Learn more about budgeting your move to Canada.

So, is moving to Canada worth the cost? Only you can answer that. It's a significant financial undertaking, but many find the benefits outweigh the costs. The quality of life, the beautiful landscapes, and the welcoming culture can make the expense worthwhile. Remember to do thorough research and plan your finances carefully. This will help you avoid any unpleasant financial surprises and ensure you can enjoy your new life in Canada.


How Do You Turn a Temporary Residence Permit into a Permanent Residence Permit?

One can become a permanent resident after gaining temporary residence in Canada in several ways.

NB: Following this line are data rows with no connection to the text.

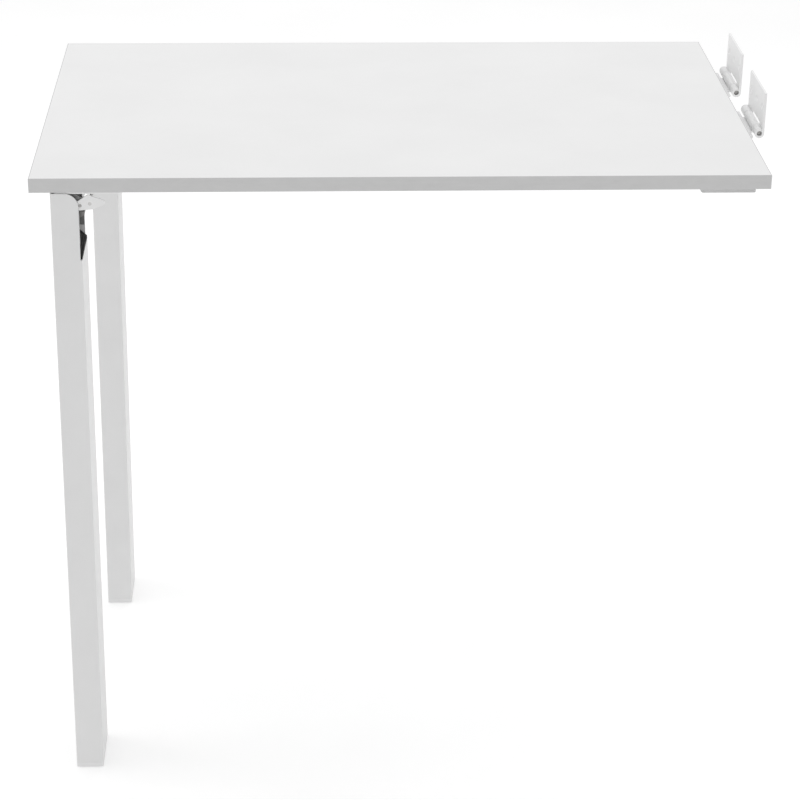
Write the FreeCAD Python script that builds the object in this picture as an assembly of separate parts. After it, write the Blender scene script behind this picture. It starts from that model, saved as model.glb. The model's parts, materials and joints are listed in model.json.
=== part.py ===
import FreeCAD, Part
import os

# Wall-mounted folding desk, millimetres.
# +X points to the wall, +Y away from the person standing at the front edge, +Z up.
# The origin is on the floor, under the middle of the whole object's box.

V = FreeCAD.Vector

# ---- board ----
BOARD_LENGTH = 800.0
BOARD_DEPTH = 500.0
BOARD_THICKNESS = 16.0
TOP_HEIGHT = 750.0
BAND_THICKNESS = 1.0
BAND_ARRIS = 0.6

# ---- wall hinges: rolled-knuckle butt hinges ----
HINGE_LENGTH = 91.0
HINGE_STARTS = {"front": 176.5, "rear": 328.5}  # first end of each hinge, from the board's front edge
BARREL_RADIUS = 5.5
PIN_RADIUS = 3.0
PIN_RUNNING_GAP = 0.05
PIN_RECESS = 3.0
LEAF_THICKNESS = 2.5
LEAF_REACH = 48.0
BARREL_BEYOND_BOARD = 19.5
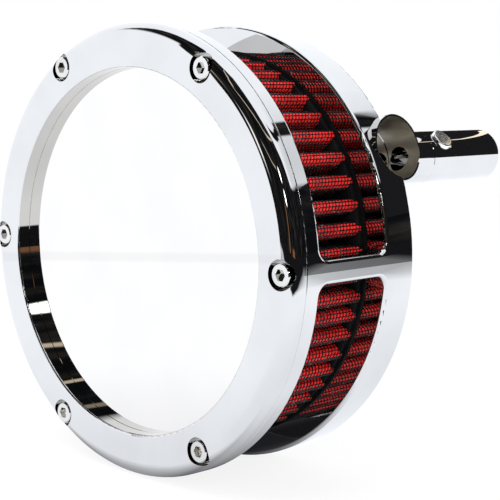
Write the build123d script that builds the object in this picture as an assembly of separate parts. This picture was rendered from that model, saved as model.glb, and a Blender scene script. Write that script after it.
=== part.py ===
from build123d import *
import os
from math import cos, radians, sin, sqrt

# Open-sided round air filter for a motorcycle.  Millimetres, +Z up.
# The filter's axis is Y: the cover faces -Y and the engine is towards +Y.
# The origin is the centre of the rear face that meets the throttle body.

# ---------------------------------------------------------------- housing
OUTER_R = 87.5            # outside radius of cover ring, bridges and rear ring
FACE_Y = -65.5            # front face of the cover ring
JOINT_Y = FACE_Y + 7.0    # cover ring meets the housing
WINDOW_FRONT_Y = FACE_Y + 14.0
WINDOW_REAR_Y = FACE_Y + 50.0
ELEMENT_BORE_R = 78.0     # the element slides in and out through this bore
REAR_BORE_R = 69.0        # register for the element's rear cap
WEB_Y = -7.5              # front face of the rear web
BRIDGE_ANGLES = (0, 120, 240)
BRIDGE_W = 8.6
WINDOW_CORNER_R = 4.5
WINDOW_EDGE_R = 1.4       # rounded edge all round each window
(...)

Once you've lived and worked in Canada under your temporary residence, student, or work permit for a year, you can apply for the Express Entry program under the Canada Experience Class. 

Learn more about Canada's TR to PR pathways.

What if My Family is Already in Canada?

Suppose you have family members already in Canada and are willing to sponsor you. In that case, they can do so via the Family sponsorship program, provided they fulfill the criteria of being over 18, holding either Canadian citizenship or permanent residence, and having sufficient funds to support you when you arrive in Canada.

Learn more about Family Sponsorship in Canada.

Which Province is Best When Applying for Permanent Residence?

The answer differs per the individual. While certain provinces of Canada have a far lower cost of living than others, monthly salaries also differ wildly between provinces. The best province to apply for permanent residence to is likely the province where you're most likely to get a job or, even better, a provincial nomination.